Une surprise, un défi, une apparition au sens arendtien du terme : une naissance, celle d'une actrice qui s'écrit son texte, qui interroge l'acte scénique en réunissant une équipe pour servir son projet théâtral. En substance : qu'est-ce qu'une femme hors les attributs qu'on lui prête, les stéréotypes qui l'obligent, les symboles qu'elle caractérise ?
Voilà donc Julie Pichavant en route sur le chemin de la création avec son Syndrome Maryline qu'elle offre à la critique d'un public invité.

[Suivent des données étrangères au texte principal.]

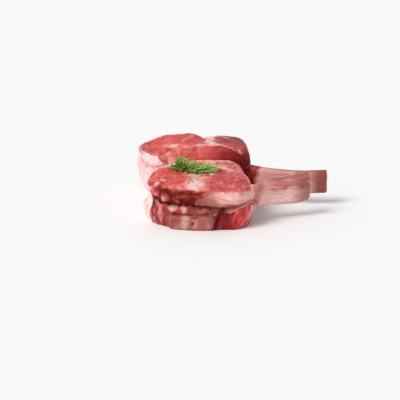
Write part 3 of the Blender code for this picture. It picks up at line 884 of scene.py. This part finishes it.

Auteur, metteur en scène et actrice, Julie multiplie les casquettes avec le risque de l'incomplétude. Quelques phrases ne remportent pas mon adhésion mais cela n'a pas d'importance, par contre, j'encouragerais l'actrice à "terminer" ses gestes ; le rythme frôle la saccade et ne permet pas le plaisir. Etait-ce une ligne dramaturgique de refuser au public qu'il prenne du plaisir ? A moins que l'objectif est de déplacer le plaisir, de nous l'indiquer ailleurs où on l' attend communément ? Soyons juste, le plaisir actuel réside dans l'inattendu, l'impromptu. Très fine, subtile, l'intelligence acide se fait malmener à outrance par la brutalité de l'expression, la force de l'innocence, la certitude du partage. Il semble que l'enjeu soit le lien corps-esprit, geste-parole, regard-pensée... Et c'est cela qu'on aime sans doute : le décalage entre un sens qui se laisse découvrir peu à peu, plongé dans le cerveau d'une jeune femme en quête de son identité, et une mise en scène cash, où l'actrice se transforme, passant d'un personnage à l'autre pour mieux revenir au rôle titre. Mais est-ce vraiment Maryline ? Une descente vers la maladie ?
Vidéo-projecteur, bien sûr, le spectateur cherche l'icône, et le talent de la proposition est de n'avoir pas faibli dans la caricature mais bien dans une interprétation, dans le sens d'une appropriation. Paradoxe du syndrome : il y a rejet, une puissance de la déjection telle que le plaisir se meut en dégoût ; alors, pari réussi ?
J'aurais souhaité resentir le plaisir de l'actrice, davantage, prolonger l'intention du geste, davantage, que Julie profite du regard encore plus de son public, qu'elle accepte encore plus la respiration profonde de l'Universel. Recevoir davantage - prendre le temps (intérieur) - afin de donner naturellement et obtenir la seule chose qui manque aujourd'hui à cette étape de travail : la puissance.